I also believe that love is a conscious decision. Naturally, there is a fatalistic attraction, the hackneyed "spark" that simply is there or isn't, but the decision to truly love someone is a choice, and while we can apply reason and attempt to find the best possible mate available, hedging our bets on someone who is stable emotionally, or financially, or has a great deal of compatibility, that choice is an act of faith. There is inherently a degree of uncertainty; of risk. What if this person doesn't choose to love me back? What if they fall ill? What if they fail in their career? Or in some cases, what if they succeed? What if they fall in love with someone else? What if they get fat? What if the romance fades? What if one or both of you changes dramatically?
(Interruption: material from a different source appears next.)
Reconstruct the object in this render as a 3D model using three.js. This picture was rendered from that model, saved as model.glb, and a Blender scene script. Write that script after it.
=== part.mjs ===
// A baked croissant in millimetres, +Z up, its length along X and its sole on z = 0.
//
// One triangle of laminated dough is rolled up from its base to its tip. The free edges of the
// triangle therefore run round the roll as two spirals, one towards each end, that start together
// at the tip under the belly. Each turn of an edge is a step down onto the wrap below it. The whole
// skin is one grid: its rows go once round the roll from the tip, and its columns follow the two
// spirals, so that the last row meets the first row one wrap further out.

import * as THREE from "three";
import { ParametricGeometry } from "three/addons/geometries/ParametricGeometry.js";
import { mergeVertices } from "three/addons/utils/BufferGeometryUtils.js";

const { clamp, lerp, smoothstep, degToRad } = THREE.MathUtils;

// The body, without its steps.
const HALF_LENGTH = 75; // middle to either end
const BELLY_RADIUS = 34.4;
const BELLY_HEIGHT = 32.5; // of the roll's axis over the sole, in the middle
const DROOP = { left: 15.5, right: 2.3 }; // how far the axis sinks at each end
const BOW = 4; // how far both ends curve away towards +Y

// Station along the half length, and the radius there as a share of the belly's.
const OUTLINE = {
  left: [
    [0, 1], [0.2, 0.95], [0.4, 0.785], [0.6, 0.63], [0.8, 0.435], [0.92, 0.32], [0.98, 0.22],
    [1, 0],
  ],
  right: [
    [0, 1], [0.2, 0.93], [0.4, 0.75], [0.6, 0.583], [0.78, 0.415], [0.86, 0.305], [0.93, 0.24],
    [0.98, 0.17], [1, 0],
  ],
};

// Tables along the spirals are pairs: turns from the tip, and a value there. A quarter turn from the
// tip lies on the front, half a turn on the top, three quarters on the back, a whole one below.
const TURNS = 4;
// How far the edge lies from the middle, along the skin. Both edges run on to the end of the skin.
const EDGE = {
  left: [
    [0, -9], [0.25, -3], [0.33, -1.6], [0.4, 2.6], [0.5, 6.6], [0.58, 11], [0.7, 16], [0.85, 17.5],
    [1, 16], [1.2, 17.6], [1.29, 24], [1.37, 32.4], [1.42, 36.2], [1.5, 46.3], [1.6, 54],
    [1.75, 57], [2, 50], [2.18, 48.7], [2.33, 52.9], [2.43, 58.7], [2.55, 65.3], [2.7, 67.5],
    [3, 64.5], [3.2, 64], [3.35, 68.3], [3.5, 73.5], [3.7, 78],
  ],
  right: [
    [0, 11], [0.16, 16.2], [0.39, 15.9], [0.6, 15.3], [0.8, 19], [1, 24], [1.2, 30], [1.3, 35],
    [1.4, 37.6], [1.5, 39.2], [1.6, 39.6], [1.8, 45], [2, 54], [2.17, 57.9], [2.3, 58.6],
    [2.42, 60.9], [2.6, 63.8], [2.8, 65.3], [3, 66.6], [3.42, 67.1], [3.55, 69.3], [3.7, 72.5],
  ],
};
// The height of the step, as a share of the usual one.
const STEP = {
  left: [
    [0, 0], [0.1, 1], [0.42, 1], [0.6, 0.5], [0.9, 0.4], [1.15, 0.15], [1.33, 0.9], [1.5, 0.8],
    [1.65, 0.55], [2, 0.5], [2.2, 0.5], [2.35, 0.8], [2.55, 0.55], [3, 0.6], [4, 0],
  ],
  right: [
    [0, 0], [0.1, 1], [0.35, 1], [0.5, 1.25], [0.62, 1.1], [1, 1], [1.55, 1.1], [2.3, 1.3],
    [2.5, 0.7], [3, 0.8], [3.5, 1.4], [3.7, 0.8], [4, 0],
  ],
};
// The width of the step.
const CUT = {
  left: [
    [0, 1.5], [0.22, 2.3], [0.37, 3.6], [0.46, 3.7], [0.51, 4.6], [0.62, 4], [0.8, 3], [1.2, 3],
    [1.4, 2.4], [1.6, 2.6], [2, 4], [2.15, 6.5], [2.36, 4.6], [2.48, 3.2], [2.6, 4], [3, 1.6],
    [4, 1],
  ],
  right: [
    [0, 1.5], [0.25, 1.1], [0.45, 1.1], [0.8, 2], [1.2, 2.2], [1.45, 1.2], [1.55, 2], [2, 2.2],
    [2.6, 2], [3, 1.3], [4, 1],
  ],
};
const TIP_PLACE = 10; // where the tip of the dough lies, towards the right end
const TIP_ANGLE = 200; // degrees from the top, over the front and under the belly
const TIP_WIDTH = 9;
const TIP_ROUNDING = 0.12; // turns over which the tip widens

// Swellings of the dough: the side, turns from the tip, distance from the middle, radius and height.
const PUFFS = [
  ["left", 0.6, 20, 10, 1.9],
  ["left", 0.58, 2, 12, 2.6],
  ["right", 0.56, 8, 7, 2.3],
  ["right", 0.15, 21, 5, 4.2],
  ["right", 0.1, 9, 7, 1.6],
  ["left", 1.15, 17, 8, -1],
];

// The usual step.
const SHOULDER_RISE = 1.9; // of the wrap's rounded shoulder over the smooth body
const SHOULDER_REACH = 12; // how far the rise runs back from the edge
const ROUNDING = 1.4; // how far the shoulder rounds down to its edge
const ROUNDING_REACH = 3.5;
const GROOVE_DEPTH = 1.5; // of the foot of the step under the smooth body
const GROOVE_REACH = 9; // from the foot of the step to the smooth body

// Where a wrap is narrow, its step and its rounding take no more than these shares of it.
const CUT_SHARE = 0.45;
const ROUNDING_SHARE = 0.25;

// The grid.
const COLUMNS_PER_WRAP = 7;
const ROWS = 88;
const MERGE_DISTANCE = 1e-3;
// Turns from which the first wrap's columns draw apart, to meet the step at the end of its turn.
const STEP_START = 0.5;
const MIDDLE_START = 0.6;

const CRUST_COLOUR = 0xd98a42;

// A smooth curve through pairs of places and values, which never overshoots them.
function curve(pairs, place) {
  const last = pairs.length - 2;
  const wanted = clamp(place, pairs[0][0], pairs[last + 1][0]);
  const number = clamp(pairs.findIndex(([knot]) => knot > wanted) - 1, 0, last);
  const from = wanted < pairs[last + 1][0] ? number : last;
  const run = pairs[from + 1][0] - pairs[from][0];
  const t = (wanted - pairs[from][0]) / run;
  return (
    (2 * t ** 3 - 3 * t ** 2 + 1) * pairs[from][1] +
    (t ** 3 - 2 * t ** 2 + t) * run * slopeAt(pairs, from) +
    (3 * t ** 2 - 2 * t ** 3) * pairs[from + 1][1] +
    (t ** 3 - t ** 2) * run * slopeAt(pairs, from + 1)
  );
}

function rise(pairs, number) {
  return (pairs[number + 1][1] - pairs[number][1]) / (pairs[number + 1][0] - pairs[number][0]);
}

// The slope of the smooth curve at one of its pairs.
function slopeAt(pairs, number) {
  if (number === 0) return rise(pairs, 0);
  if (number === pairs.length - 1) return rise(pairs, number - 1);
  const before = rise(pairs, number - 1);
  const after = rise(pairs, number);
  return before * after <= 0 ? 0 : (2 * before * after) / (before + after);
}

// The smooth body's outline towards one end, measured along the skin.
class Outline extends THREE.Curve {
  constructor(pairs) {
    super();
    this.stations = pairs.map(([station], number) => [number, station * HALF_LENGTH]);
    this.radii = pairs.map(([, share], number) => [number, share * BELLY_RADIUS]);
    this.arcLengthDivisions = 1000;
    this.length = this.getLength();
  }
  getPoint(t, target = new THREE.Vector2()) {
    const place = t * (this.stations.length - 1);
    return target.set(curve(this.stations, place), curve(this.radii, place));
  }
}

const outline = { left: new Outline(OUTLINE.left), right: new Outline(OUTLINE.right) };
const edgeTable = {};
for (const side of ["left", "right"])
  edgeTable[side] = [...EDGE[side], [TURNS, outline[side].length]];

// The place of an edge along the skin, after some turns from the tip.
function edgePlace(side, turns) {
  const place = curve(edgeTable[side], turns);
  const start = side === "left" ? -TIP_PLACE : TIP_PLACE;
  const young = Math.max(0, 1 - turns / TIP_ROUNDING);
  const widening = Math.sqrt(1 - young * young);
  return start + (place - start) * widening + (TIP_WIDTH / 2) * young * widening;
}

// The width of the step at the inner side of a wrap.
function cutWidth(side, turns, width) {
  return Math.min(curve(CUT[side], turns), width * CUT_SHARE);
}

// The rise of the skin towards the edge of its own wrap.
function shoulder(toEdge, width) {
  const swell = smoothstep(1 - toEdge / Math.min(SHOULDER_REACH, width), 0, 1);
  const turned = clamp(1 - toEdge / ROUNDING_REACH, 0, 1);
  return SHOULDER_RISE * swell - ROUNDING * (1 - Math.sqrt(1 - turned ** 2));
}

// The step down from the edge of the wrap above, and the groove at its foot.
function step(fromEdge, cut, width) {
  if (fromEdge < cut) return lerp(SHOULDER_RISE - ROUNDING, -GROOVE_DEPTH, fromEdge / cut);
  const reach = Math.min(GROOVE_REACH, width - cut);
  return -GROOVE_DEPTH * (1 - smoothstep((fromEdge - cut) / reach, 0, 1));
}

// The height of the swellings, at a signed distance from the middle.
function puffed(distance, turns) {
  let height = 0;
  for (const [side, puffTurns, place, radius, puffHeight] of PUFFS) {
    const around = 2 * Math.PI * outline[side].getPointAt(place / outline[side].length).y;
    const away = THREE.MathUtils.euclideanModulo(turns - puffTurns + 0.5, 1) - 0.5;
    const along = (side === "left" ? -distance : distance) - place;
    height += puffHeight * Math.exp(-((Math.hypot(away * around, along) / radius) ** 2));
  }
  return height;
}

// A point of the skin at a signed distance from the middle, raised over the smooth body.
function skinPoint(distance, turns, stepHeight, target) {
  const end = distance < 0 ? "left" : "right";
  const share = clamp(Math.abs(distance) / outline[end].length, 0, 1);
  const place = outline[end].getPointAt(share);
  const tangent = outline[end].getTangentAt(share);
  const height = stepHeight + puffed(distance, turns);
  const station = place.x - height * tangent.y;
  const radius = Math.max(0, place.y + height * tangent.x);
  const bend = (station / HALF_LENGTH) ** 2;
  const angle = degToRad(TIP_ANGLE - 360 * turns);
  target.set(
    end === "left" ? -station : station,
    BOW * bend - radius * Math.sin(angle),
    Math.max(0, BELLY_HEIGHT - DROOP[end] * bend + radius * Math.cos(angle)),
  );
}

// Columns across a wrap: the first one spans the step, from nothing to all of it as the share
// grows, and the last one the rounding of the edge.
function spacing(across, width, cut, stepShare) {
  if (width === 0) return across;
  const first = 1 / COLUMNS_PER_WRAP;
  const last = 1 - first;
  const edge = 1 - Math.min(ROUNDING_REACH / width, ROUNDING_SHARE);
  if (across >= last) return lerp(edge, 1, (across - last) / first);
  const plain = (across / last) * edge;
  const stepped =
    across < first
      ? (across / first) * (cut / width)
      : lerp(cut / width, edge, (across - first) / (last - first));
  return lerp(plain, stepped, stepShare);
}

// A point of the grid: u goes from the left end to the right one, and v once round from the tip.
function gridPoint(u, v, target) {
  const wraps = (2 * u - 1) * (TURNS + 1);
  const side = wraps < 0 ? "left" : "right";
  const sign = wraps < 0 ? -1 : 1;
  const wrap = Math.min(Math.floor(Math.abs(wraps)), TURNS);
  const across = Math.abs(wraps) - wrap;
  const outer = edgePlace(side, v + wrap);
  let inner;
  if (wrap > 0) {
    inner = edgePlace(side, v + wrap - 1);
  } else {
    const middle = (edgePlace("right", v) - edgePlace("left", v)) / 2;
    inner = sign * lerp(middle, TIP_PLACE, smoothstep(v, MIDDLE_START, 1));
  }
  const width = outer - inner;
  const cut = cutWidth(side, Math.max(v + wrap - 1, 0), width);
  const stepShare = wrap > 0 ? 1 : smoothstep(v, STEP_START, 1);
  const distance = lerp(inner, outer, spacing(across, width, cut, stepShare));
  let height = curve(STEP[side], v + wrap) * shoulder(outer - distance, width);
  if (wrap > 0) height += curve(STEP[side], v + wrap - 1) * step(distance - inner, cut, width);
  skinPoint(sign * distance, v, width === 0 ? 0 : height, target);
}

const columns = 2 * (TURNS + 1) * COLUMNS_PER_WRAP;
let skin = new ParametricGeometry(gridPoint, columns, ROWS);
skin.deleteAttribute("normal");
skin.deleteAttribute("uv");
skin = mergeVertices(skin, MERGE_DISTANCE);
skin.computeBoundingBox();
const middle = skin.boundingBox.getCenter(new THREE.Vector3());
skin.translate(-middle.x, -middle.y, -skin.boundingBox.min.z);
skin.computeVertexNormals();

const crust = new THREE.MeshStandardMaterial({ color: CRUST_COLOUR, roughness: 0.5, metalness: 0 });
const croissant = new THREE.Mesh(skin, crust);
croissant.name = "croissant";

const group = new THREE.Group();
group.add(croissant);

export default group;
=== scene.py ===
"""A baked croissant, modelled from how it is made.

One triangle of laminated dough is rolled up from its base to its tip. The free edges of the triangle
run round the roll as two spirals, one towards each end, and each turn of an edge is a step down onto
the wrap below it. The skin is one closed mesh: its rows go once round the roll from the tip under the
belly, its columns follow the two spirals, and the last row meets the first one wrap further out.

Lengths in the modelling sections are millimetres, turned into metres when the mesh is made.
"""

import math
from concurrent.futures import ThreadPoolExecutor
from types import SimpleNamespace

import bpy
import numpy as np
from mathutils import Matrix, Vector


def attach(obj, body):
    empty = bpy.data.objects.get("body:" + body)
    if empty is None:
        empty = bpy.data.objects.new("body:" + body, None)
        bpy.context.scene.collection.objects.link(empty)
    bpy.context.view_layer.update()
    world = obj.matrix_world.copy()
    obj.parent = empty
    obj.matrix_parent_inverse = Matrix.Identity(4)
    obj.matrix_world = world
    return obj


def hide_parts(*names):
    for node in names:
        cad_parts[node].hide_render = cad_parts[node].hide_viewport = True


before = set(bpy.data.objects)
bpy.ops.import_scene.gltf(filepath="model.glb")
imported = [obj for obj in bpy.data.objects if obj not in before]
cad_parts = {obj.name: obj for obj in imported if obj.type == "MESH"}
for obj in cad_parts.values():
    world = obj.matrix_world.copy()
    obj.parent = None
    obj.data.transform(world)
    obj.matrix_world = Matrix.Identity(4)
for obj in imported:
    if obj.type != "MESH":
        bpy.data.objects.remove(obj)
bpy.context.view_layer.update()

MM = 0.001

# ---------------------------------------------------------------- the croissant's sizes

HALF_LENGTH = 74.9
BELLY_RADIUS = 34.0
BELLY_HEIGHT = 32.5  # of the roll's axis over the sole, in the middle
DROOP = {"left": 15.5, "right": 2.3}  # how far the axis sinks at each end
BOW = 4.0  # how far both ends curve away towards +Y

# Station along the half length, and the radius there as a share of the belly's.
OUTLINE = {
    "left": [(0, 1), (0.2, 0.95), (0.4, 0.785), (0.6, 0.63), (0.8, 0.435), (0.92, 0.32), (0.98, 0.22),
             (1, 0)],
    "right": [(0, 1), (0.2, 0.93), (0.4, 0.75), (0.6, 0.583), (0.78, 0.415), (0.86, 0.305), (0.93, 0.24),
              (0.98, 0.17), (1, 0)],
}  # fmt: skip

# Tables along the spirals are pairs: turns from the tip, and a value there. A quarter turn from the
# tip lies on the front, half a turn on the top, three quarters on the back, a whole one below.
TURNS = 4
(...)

But once that choice is made, once your lot is cast and all you can do is hope and pray and work for the best; then, despite your best calculations, invariably at some point they will get fat, or sick, or laid off, or depressed, or bored, or frustrated, and the depth of your love will be tested, and any conditions on which your love was predicated will come crashing down, and you will be forced to ask yourself if you really do love that person unconditionally. And that person that truly will love you in your darkest moments, the one that sticks with you when the chips are down, that's the person that you want to end up with. But the beauty is that the one who ran out on you when you needed them most has already cut themselves out of your life, and as they slowly fade into obscurity, it is them and not you who will stomach the regret.